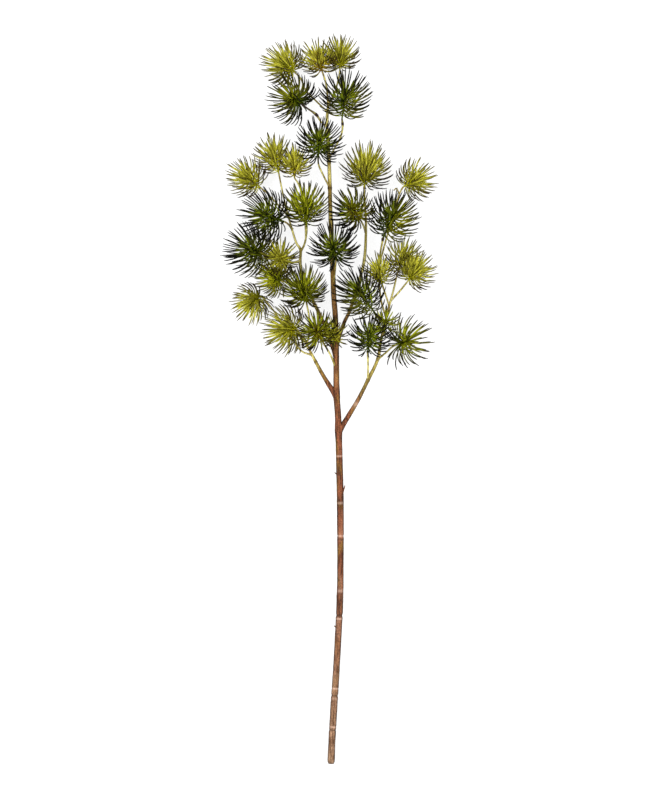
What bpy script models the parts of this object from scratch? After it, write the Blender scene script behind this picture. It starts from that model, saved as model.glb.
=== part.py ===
"""A cut pine branch that lies on a flat surface, seen from above.

Metres, +Z up. The branch lies along Y: the cut end of its stem is at -Y and its head of
needle tufts at +Y. The origin is below the middle of the branch, on the surface.

The wood is a main stem, four side branches and a thin twig for each tuft. Each fork is a
saddle cut: the smaller wood is cut away along the larger with a hair of room between them.
A needle tuft is a short shoot that bristles with spikes, which reach as far as its needles.
"""

import math
import random

import bmesh
import bpy
from mathutils import Vector
from mathutils.geometry import intersect_line_line, intersect_point_line

# Driving dimensions
BRANCH_LENGTH = 0.900
JOINT_GAP = 0.0003
MM = 0.001

# The outline picture: the branch stands in it from TIP_ROW down to CUT_ROW, and places on
# it are given as a column, a row, and a height above the surface in millimetres.
TIP_ROW = 34.0
CUT_ROW = 764.5
MIDDLE_ROW = 398.7
MIDDLE_COLUMN = 330.0
PICTURE_STEP = BRANCH_LENGTH / (CUT_ROW - TIP_ROW)

# Wood: name, what it grows from, and its route as (column, row, height mm, diameter mm)
# from its root to its tip. A side branch starts on the centre line of what it grows from.
STEM_ROUTE = (
    (331.0, 764.5, 4.55, 9.1), (332.1, 738, 5.6, 8.8), (334.2, 703, 7.5, 8.8),
    (336.4, 669, 9.5, 8.3), (338.9, 623, 12.5, 8.4), (339.9, 600, 14.0, 8.5),
    (340.4, 570, 16.0, 8.0), (340.3, 505, 20.0, 8.7), (339.1, 450, 24.0, 8.4),
    (338.0, 416, 26.5, 8.0), (336.6, 394, 28.0, 7.7), (336.2, 348, 31.0, 7.1),
    (335.3, 316, 33.0, 6.8), (333.8, 297, 34.5, 6.6), (332.8, 271, 36.0, 6.1),
    (331.0, 232, 37.5, 5.5), (330.2, 204, 38.5, 5.1), (329.2, 166, 39.5, 4.6),
    (327.0, 125, 40.0, 4.0), (328.0, 103, 40.0, 3.1), (326.0, 84, 39.5, 2.4),
    (322.4, 72, 39.5, 2.0),
)
BRANCHES = (
    ("left_branch", "main_stem", (
        (336.7, 396, 27.9, 6.5), (329.7, 386, 29.5, 5.9), (322.3, 374, 30.5, 4.9),
        (317.4, 365, 31.0, 4.1), (310, 351, 31.5, 3.3), (301, 335, 30.5, 2.5),
        (297, 329, 29.5, 2.2))),
    ("right_branch", "main_stem", (
        (338.6, 432, 25.3, 6.3), (349, 415, 27.0, 6.1), (358, 400, 28.5, 5.3),
        (368, 380, 31.0, 4.7), (377.6, 359.5, 33.5, 4.1), (381, 340, 35.5, 3.7),
        (388, 311, 37.0, 3.3), (390, 303, 37.0, 2.7), (394, 288, 32.0, 2.3),
        (397.4, 273, 27.0, 2.1))),
    ("middle_branch", "main_stem", (
        (336.2, 346, 31.1, 4.9), (344, 323, 27.5, 4.5), (350, 310, 26.0, 4.1),
        (358, 285, 26.0, 3.9), (364.4, 259, 27.0, 3.7), (366, 226, 29.0, 3.1),
        (365, 205, 31.0, 2.5), (364, 187, 32.0, 2.2))),
    ("upper_left_branch", "main_stem", (
        (336.3, 358, 30.4, 5.1), (328, 334, 27.5, 4.7), (319, 313, 26.0, 4.5),
        (313, 301, 26.0, 4.3), (306, 285, 27.0, 4.1), (300.4, 266, 29.0, 3.9),
        (300.4, 250, 30.0, 3.5), (295.6, 241, 30.0, 2.7), (288, 215, 30.0, 2.3),
        (282.7, 193, 29.5, 2.1), (279, 174, 28.0, 2.0))),
)
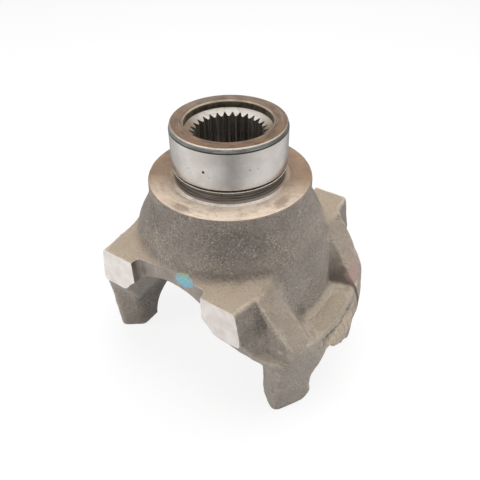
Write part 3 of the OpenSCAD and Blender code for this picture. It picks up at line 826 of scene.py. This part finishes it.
RING_R, RING_LOW, RING_HIGH, CAMERA_AT = 150, 8, 165, -53.6
around = np.radians(np.arange(0, 361, 5))
off_camera = (np.degrees(around) - CAMERA_AT + 180) % 360 - 180
camera_gap = 0.13 * np.exp(-(((off_camera - 5) / 16) ** 2))
left_side = 0.82 * np.exp(-(((off_camera + 64) / 58) ** 2))
right_side = 0.66 * np.exp(-(((off_camera - 68) / 52) ** 4))
ring_glow = 0.35 - camera_gap + left_side + right_side
ring_points = [
    (RING_R * math.cos(a), RING_R * math.sin(a), z) for z in (RING_LOW, RING_HIGH) for a in around]
count = len(around)
ring_faces = [(i, i + 1, i + 1 + count, i + count) for i in range(count - 1)]
ring_material, tree, _ = new_material("studio_reflector_ring")
ring_light = add(tree, "Emission", {"Strength": add(tree, "Attribute", out="Fac", attribute_name="glow")})
add(tree, "OutputMaterial", {"Surface": ring_light})
ring = mesh_object("studio_reflector", ring_points, ring_faces, [ring_material])
ring.data.attributes.new("glow", "FLOAT", "POINT").data.foreach_set("value", np.tile(ring_glow, 2))
ring.visible_camera = ring.visible_shadow = ring.visible_diffuse = ring.visible_transmission = False

# The camera
# It stands where the photograph was taken from: 38.8 degrees above the horizontal, turned about 36 degrees,
# and near enough to show perspective.

EYE = Vector((187.52, -254.35, 337.24)) * MM
pitch, yaw, roll, swing = (math.radians(a) for a in (38.77, 1.071, -0.904, 36.4))
forward = Vector((math.sin(yaw) * math.cos(pitch), math.cos(yaw) * math.cos(pitch), -math.sin(pitch)))
level = Vector((math.cos(yaw), -math.sin(yaw), 0))
upright = level.cross(forward)
right = math.cos(roll) * level + math.sin(roll) * upright
up = math.cos(roll) * upright - math.sin(roll) * level
swung = Matrix.Rotation(swing, 3, "Z")
camera_data = bpy.data.cameras.new("camera")
camera_data.lens = 41.47
camera_data.sensor_width = 36
camera_data.clip_start = 0.01
camera = bpy.data.objects.new("camera", camera_data)
turned = Matrix((swung @ right, swung @ up, swung @ -forward)).transposed()
camera.matrix_world = Matrix.Translation(EYE) @ turned.to_4x4()
bpy.context.scene.collection.objects.link(camera)
bpy.context.scene.camera = camera
bpy.context.scene.view_settings.view_transform = "Standard"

== == ==

Instructions for the task: Word for word, extract all the records.

Exercise answer:
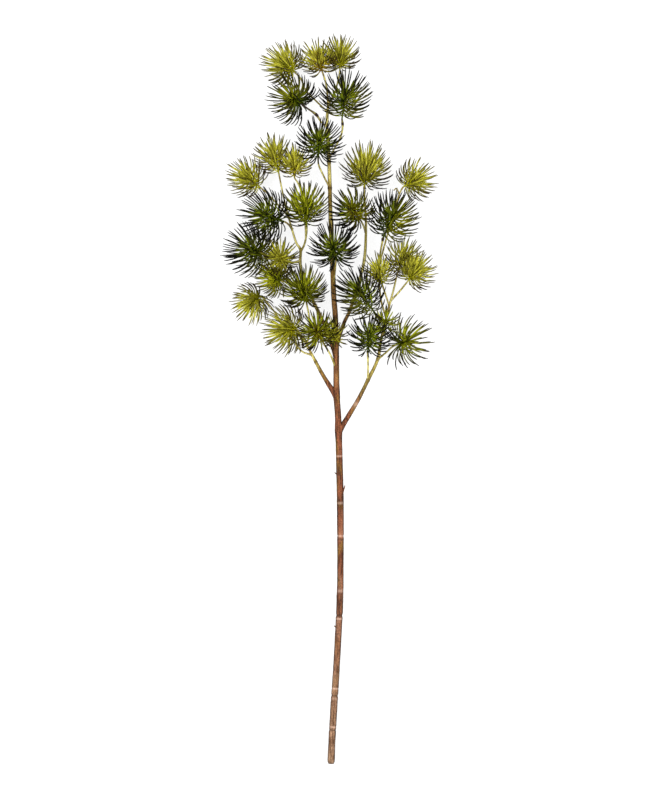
What bpy script models the parts of this object from scratch? After it, write the Blender scene script behind this picture. It starts from that model, saved as model.glb.
=== part.py ===
"""A cut pine branch that lies on a flat surface, seen from above.

Metres, +Z up. The branch lies along Y: the cut end of its stem is at -Y and its head of
needle tufts at +Y. The origin is below the middle of the branch, on the surface.

The wood is a main stem, four side branches and a thin twig for each tuft. Each fork is a
saddle cut: the smaller wood is cut away along the larger with a hair of room between them.
A needle tuft is a short shoot that bristles with spikes, which reach as far as its needles.
"""

import math
import random

import bmesh
import bpy
from mathutils import Vector
from mathutils.geometry import intersect_line_line, intersect_point_line

# Driving dimensions
BRANCH_LENGTH = 0.900
JOINT_GAP = 0.0003
MM = 0.001

# The outline picture: the branch stands in it from TIP_ROW down to CUT_ROW, and places on
# it are given as a column, a row, and a height above the surface in millimetres.
TIP_ROW = 34.0
CUT_ROW = 764.5
MIDDLE_ROW = 398.7
MIDDLE_COLUMN = 330.0
PICTURE_STEP = BRANCH_LENGTH / (CUT_ROW - TIP_ROW)

# Wood: name, what it grows from, and its route as (column, row, height mm, diameter mm)
# from its root to its tip. A side branch starts on the centre line of what it grows from.
STEM_ROUTE = (
    (331.0, 764.5, 4.55, 9.1), (332.1, 738, 5.6, 8.8), (334.2, 703, 7.5, 8.8),
    (336.4, 669, 9.5, 8.3), (338.9, 623, 12.5, 8.4), (339.9, 600, 14.0, 8.5),
    (340.4, 570, 16.0, 8.0), (340.3, 505, 20.0, 8.7), (339.1, 450, 24.0, 8.4),
    (338.0, 416, 26.5, 8.0), (336.6, 394, 28.0, 7.7), (336.2, 348, 31.0, 7.1),
    (335.3, 316, 33.0, 6.8), (333.8, 297, 34.5, 6.6), (332.8, 271, 36.0, 6.1),
    (331.0, 232, 37.5, 5.5), (330.2, 204, 38.5, 5.1), (329.2, 166, 39.5, 4.6),
    (327.0, 125, 40.0, 4.0), (328.0, 103, 40.0, 3.1), (326.0, 84, 39.5, 2.4),
    (322.4, 72, 39.5, 2.0),
)
BRANCHES = (
    ("left_branch", "main_stem", (
        (336.7, 396, 27.9, 6.5), (329.7, 386, 29.5, 5.9), (322.3, 374, 30.5, 4.9),
        (317.4, 365, 31.0, 4.1), (310, 351, 31.5, 3.3), (301, 335, 30.5, 2.5),
        (297, 329, 29.5, 2.2))),
    ("right_branch", "main_stem", (
        (338.6, 432, 25.3, 6.3), (349, 415, 27.0, 6.1), (358, 400, 28.5, 5.3),
        (368, 380, 31.0, 4.7), (377.6, 359.5, 33.5, 4.1), (381, 340, 35.5, 3.7),
        (388, 311, 37.0, 3.3), (390, 303, 37.0, 2.7), (394, 288, 32.0, 2.3),
        (397.4, 273, 27.0, 2.1))),
    ("middle_branch", "main_stem", (
        (336.2, 346, 31.1, 4.9), (344, 323, 27.5, 4.5), (350, 310, 26.0, 4.1),
        (358, 285, 26.0, 3.9), (364.4, 259, 27.0, 3.7), (366, 226, 29.0, 3.1),
        (365, 205, 31.0, 2.5), (364, 187, 32.0, 2.2))),
    ("upper_left_branch", "main_stem", (
        (336.3, 358, 30.4, 5.1), (328, 334, 27.5, 4.7), (319, 313, 26.0, 4.5),
        (313, 301, 26.0, 4.3), (306, 285, 27.0, 4.1), (300.4, 266, 29.0, 3.9),
        (300.4, 250, 30.0, 3.5), (295.6, 241, 30.0, 2.7), (288, 215, 30.0, 2.3),
        (282.7, 193, 29.5, 2.1), (279, 174, 28.0, 2.0))),
)
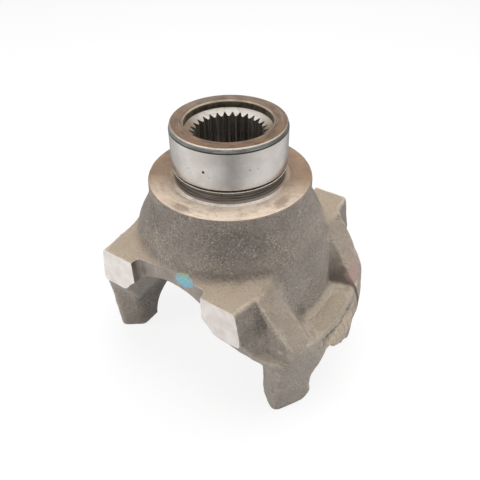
Write part 3 of the OpenSCAD and Blender code for this picture. It picks up at line 826 of scene.py. This part finishes it.
RING_R, RING_LOW, RING_HIGH, CAMERA_AT = 150, 8, 165, -53.6
around = np.radians(np.arange(0, 361, 5))
off_camera = (np.degrees(around) - CAMERA_AT + 180) % 360 - 180
camera_gap = 0.13 * np.exp(-(((off_camera - 5) / 16) ** 2))
left_side = 0.82 * np.exp(-(((off_camera + 64) / 58) ** 2))
right_side = 0.66 * np.exp(-(((off_camera - 68) / 52) ** 4))
ring_glow = 0.35 - camera_gap + left_side + right_side
ring_points = [
    (RING_R * math.cos(a), RING_R * math.sin(a), z) for z in (RING_LOW, RING_HIGH) for a in around]
count = len(around)
ring_faces = [(i, i + 1, i + 1 + count, i + count) for i in range(count - 1)]
ring_material, tree, _ = new_material("studio_reflector_ring")
ring_light = add(tree, "Emission", {"Strength": add(tree, "Attribute", out="Fac", attribute_name="glow")})
add(tree, "OutputMaterial", {"Surface": ring_light})
ring = mesh_object("studio_reflector", ring_points, ring_faces, [ring_material])
ring.data.attributes.new("glow", "FLOAT", "POINT").data.foreach_set("value", np.tile(ring_glow, 2))
ring.visible_camera = ring.visible_shadow = ring.visible_diffuse = ring.visible_transmission = False

# The camera
# It stands where the photograph was taken from: 38.8 degrees above the horizontal, turned about 36 degrees,
# and near enough to show perspective.

EYE = Vector((187.52, -254.35, 337.24)) * MM
pitch, yaw, roll, swing = (math.radians(a) for a in (38.77, 1.071, -0.904, 36.4))
forward = Vector((math.sin(yaw) * math.cos(pitch), math.cos(yaw) * math.cos(pitch), -math.sin(pitch)))
level = Vector((math.cos(yaw), -math.sin(yaw), 0))
upright = level.cross(forward)
right = math.cos(roll) * level + math.sin(roll) * upright
up = math.cos(roll) * upright - math.sin(roll) * level
swung = Matrix.Rotation(swing, 3, "Z")
camera_data = bpy.data.cameras.new("camera")
camera_data.lens = 41.47
camera_data.sensor_width = 36
camera_data.clip_start = 0.01
camera = bpy.data.objects.new("camera", camera_data)
turned = Matrix((swung @ right, swung @ up, swung @ -forward)).transposed()
camera.matrix_world = Matrix.Translation(EYE) @ turned.to_4x4()
bpy.context.scene.collection.objects.link(camera)
bpy.context.scene.camera = camera
bpy.context.scene.view_settings.view_transform = "Standard"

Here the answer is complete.